Dans un texte courageux et sincère l’épouse du photographe raconte sans détour la souffrance d’être la mère d’une enfant handicapée. Nous avons associé les textes de Catherine Chaine (son nom de jeune fille et d’auteure) aux photographies de Marc Riboud pour raconter cette histoire. Voici ce qu’elle en dit : « Sylvie Hugues étale les photographies de Clémence sur le sol de mon salon pour préparer son accrochage. Quel titre va t-on donner à l’exposition ? Je regarde le bébé aux yeux bridés, la petite fille malicieuse, l’adolescente décidée et visiblement trisomique et me reviennent non pas la douleur, non pas la fureur que le handicap avait fait naître en moi, mais leur souvenir, aujourd’hui adouci. Et pendant ces mêmes secondes, ces photos prises par Marc me font revivre aussi le bonheur conscient, constant, de sa présence auprès de moi, puisque c’était lui qui prenait sans cesse ces photos de sa fille. Clémence a eu quarante ans et cinq années ont passé depuis la mort de Marc. Le temps enfui m’a fait comprendre que le handicap d’un enfant n’est pas la seule blessure, si cruelle soit-elle, que la vie nous impose. Quand Clémence avait vingt-deux ans j’ai écrit un livre pour crier le poids du handicap, l’ambivalence des sentiments et ma révolte de ne pas avoir obtenu l’amniocentèse que je désirais. Je me souviens de la fureur qui m’avait habitée contre certains médecins qui freinaient l’accès à cet examen ou contre d’autres encore qui m’avaient répondu avec légèreté. Faire l’effort immense de trouver pour ce livre les mots exacts pour dire la douleur et la colère m’ont permis, je ne sais trop comment, d’alléger la douleur et la colère. Ce qui pesait si lourd était désormais fractionné en autant de petits morceaux qu’il y avait de mots dans mon texte. Cette recherche de vérité, loin des paroles lénifiantes, m’a permis de découvrir aussi combien j’étais soumises à ceux qui « savaient » sans faire confiance à mes propres pensées ou intuitions. Pour chacun le chemin est différent bien sûr et… souvent rude mais qui peut prétendre que la vie est faite pour les mauviettes ? Sûrement pas Sylvie Hugues et Mathilde Terraube qui aiment raconter des histoires avec des photos sur les murs des expositions qu’elles organisent. »
Biographies :
Catherine Chaine, épouse Riboud, est née en 1946. Elle est journaliste, traductrice, auteure, écrivaine française notamment en littérature jeunesse. En 1994, son livre « le voyage sans retour des enfants d’ Izieu » remporte le Grand Prix de la Société des Gens de Lettres. En tant que journaliste, elle a collaboré avec Connaissances des Arts, Le Nouvel Observateur, Le Monde…
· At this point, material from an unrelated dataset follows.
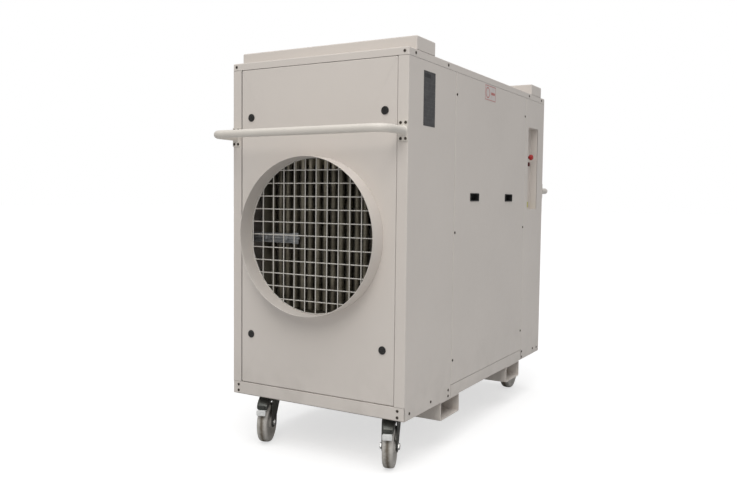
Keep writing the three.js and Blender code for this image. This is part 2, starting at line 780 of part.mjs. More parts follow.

Marc Riboud est né en 1923 à Saint-Genis-Laval près de Lyon. A l’Exposition universelle en 1937, il prend ses premières photographies avec le petit Vest-Pocket offert par son père pour ses 14 ans. En 1944, il participe aux combats dans le Vercors. De 1945 à 1948, il fait des études d’ingénieur à l’Ecole Centrale de Lyon et travaille en usine, puis il décide de se consacrer à la photographie. En 1953 il obtient sa première publication dans le magazine Life pour sa photographie d’un peintre de la tour Eiffel. Sur l’invitation d’Henri Cartier-Bresson et de Robert Capa, il rentre à l’agence Magnum. En 1955, via le Moyen-Orient et l’Afghanistan il se rend par la route en Inde, où il reste un an. De Calcutta, il gagne la Chine en 1957 pour un premier long séjour avant de terminer son périple en Extrême-Orient par le Japon où il trouve le sujet de son premier livre : Women of Japan. En 1960, après un séjour de trois mois en URSS, il couvre les indépendances en Algérie et en Afrique Subsaharienne. En 1968 et 1969, il effectue des reportages au Sud ainsi qu’au Nord Vietnam, où il est l’un des rares photographes à pouvoir entrer. Dans les années 1980-1990, il retourne régulièrement en Orient et en Extrême-Orient, particulièrement à Angkor et Huang Shan, mais aussi pour suivre les changements immenses et rapide de cette Chine qu’il connaît depuis 30 ans. En 2011, Marc Riboud fait une dation au Musée national d’art moderne (Centre Georges Pompidou) d’un ensemble de 192 tirages originaux réalisés entre 1953 et 1977. Son travail a été couronné par des prix prestigieux. Musées et galeries l’exposent à Paris, New York, Shangai, Tokyo, etc. Marc Riboud s’est éteint à 93 ans à Paris le 30 août 2016. Le coeur de ses archives a rejoint les collections du Musée national d’arts asiatiques – Guimet.